Exercise goal: Repeat, exactly as written, every line from the one holding "centre, along, _ = hook_axes()" through the one holding "obj.parent = None". Leave out all other lines.

#####

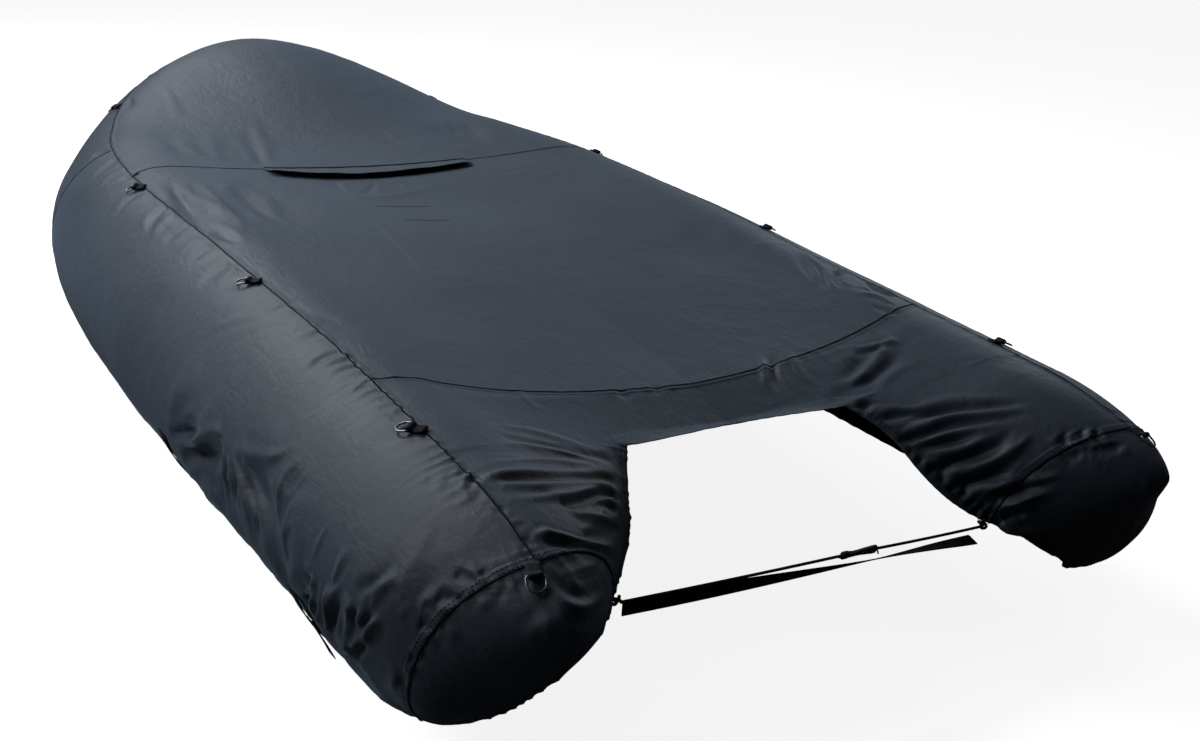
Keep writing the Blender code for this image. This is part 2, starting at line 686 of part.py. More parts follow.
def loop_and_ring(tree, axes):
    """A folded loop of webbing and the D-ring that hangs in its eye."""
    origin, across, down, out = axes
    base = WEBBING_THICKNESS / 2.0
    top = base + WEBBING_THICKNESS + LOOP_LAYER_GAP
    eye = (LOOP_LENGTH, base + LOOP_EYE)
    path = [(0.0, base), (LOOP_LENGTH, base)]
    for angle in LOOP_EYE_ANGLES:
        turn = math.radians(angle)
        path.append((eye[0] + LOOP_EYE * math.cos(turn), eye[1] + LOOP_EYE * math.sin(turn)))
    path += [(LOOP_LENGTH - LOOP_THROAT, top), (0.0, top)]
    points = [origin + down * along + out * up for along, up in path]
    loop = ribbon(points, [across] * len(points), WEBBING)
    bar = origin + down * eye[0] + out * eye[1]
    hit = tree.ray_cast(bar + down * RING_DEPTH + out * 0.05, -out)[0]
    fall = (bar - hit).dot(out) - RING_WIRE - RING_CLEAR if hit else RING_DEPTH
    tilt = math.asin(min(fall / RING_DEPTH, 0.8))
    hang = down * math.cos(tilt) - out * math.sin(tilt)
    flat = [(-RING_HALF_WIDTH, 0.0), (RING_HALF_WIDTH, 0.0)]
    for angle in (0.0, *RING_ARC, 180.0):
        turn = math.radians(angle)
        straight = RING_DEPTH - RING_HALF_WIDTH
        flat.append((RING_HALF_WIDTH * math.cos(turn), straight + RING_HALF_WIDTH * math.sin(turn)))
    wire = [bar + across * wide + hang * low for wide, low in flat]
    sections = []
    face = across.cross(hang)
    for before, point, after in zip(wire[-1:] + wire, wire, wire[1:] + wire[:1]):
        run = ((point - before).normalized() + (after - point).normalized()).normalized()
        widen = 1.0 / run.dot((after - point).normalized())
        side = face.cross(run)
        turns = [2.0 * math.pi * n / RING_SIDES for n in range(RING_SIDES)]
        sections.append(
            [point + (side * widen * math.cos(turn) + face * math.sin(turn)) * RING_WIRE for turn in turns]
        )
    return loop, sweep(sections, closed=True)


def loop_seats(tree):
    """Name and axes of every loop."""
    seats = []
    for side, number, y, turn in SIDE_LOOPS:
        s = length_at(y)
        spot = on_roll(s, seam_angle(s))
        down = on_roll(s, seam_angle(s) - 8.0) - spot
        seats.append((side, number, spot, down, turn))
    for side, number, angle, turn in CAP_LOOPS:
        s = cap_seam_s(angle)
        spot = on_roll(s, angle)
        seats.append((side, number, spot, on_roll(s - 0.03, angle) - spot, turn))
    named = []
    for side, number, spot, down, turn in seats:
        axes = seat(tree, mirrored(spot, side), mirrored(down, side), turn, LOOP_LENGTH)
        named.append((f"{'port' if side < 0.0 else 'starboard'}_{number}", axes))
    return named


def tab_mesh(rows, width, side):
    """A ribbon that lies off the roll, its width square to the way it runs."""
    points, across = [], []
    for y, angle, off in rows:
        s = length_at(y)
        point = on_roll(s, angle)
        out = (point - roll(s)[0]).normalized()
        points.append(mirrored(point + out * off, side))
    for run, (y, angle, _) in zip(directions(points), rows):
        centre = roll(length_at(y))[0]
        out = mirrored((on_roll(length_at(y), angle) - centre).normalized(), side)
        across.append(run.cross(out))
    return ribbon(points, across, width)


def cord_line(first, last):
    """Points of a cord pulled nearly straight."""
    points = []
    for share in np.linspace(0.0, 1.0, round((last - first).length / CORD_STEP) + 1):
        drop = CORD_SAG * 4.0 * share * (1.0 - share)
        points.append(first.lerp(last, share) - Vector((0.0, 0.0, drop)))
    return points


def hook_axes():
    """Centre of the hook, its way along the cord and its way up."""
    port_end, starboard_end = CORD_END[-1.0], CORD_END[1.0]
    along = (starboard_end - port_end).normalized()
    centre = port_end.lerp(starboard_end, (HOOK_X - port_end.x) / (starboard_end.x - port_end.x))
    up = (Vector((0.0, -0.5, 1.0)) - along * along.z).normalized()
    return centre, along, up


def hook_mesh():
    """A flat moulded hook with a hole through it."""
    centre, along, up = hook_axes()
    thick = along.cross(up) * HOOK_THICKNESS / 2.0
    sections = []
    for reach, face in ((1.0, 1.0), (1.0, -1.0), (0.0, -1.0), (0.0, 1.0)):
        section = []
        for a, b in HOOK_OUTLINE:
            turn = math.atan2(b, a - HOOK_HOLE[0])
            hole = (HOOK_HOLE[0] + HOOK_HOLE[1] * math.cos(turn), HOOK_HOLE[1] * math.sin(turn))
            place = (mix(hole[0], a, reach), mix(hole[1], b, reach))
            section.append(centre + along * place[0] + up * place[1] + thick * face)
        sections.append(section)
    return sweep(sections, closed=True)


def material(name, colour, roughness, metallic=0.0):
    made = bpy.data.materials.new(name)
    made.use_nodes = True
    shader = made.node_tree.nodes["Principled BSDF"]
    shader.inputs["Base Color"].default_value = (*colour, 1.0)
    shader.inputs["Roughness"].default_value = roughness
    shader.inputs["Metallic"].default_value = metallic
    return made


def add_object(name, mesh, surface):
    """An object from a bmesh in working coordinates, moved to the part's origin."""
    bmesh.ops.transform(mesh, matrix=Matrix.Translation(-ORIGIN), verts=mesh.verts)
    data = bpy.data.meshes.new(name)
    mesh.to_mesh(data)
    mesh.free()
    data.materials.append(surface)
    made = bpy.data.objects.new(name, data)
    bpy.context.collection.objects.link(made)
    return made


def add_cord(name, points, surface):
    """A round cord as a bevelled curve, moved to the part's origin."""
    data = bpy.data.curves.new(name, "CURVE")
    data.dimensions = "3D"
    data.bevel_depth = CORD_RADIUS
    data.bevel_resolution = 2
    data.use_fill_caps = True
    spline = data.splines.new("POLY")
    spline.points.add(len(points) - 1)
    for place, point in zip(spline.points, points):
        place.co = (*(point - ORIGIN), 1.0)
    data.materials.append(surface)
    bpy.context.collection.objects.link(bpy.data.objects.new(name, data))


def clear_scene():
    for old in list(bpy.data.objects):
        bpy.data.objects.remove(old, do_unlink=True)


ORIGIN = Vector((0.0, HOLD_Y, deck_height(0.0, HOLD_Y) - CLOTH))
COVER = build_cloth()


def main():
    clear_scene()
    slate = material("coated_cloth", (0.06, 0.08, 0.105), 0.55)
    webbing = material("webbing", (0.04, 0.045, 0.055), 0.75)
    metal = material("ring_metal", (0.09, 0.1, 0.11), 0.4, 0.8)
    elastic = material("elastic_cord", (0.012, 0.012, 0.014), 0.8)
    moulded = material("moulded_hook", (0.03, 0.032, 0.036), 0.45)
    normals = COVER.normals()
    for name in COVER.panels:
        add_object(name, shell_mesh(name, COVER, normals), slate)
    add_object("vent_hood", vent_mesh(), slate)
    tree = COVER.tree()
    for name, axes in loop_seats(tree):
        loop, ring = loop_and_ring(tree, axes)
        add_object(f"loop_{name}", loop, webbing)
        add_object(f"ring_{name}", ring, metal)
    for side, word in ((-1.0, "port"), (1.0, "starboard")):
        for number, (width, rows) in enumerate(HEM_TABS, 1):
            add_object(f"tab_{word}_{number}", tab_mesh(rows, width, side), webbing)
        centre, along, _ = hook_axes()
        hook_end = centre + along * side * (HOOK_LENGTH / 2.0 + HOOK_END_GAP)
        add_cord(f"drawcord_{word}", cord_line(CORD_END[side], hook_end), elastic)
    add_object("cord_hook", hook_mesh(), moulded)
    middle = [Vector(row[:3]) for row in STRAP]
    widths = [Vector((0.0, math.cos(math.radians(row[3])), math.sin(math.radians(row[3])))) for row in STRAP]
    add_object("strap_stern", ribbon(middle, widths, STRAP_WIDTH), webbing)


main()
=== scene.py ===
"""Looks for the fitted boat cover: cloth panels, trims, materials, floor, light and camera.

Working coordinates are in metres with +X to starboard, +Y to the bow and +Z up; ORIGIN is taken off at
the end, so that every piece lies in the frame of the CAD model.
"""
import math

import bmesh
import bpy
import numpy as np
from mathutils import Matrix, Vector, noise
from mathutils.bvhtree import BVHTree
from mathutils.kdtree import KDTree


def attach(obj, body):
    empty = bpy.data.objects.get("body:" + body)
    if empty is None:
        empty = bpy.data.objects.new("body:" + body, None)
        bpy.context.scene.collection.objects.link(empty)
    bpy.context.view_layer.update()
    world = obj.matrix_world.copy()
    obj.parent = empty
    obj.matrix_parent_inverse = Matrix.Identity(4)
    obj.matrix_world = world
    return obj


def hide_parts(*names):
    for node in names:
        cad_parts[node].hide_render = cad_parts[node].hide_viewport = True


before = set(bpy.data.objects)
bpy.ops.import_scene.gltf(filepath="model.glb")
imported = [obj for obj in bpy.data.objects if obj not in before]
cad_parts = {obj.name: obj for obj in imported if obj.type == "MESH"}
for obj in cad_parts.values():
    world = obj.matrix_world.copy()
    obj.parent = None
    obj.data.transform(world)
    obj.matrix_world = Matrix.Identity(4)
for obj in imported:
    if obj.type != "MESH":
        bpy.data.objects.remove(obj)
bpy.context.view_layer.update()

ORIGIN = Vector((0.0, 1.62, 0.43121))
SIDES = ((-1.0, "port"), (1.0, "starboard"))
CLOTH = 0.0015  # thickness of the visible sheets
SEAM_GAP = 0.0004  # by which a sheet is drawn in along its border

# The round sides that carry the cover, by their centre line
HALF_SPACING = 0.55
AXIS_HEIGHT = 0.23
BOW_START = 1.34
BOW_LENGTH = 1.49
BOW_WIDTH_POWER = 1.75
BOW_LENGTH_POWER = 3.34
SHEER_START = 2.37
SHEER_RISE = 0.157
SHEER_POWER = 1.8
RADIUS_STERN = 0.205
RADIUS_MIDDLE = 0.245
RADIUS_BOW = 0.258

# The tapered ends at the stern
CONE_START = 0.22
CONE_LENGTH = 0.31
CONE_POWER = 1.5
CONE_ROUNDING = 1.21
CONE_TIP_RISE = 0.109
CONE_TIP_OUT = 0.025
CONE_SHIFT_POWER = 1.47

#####

Output for this exercise:
        centre, along, _ = hook_axes()
        hook_end = centre + along * side * (HOOK_LENGTH / 2.0 + HOOK_END_GAP)
        add_cord(f"drawcord_{word}", cord_line(CORD_END[side], hook_end), elastic)
    add_object("cord_hook", hook_mesh(), moulded)
    middle = [Vector(row[:3]) for row in STRAP]
    widths = [Vector((0.0, math.cos(math.radians(row[3])), math.sin(math.radians(row[3])))) for row in STRAP]
    add_object("strap_stern", ribbon(middle, widths, STRAP_WIDTH), webbing)


main()
=== scene.py ===
"""Looks for the fitted boat cover: cloth panels, trims, materials, floor, light and camera.

Working coordinates are in metres with +X to starboard, +Y to the bow and +Z up; ORIGIN is taken off at
the end, so that every piece lies in the frame of the CAD model.
"""
import math

import bmesh
import bpy
import numpy as np
from mathutils import Matrix, Vector, noise
from mathutils.bvhtree import BVHTree
from mathutils.kdtree import KDTree


def attach(obj, body):
    empty = bpy.data.objects.get("body:" + body)
    if empty is None:
        empty = bpy.data.objects.new("body:" + body, None)
        bpy.context.scene.collection.objects.link(empty)
    bpy.context.view_layer.update()
    world = obj.matrix_world.copy()
    obj.parent = empty
    obj.matrix_parent_inverse = Matrix.Identity(4)
    obj.matrix_world = world
    return obj


def hide_parts(*names):
    for node in names:
        cad_parts[node].hide_render = cad_parts[node].hide_viewport = True


before = set(bpy.data.objects)
bpy.ops.import_scene.gltf(filepath="model.glb")
imported = [obj for obj in bpy.data.objects if obj not in before]
cad_parts = {obj.name: obj for obj in imported if obj.type == "MESH"}
for obj in cad_parts.values():
    world = obj.matrix_world.copy()
    obj.parent = None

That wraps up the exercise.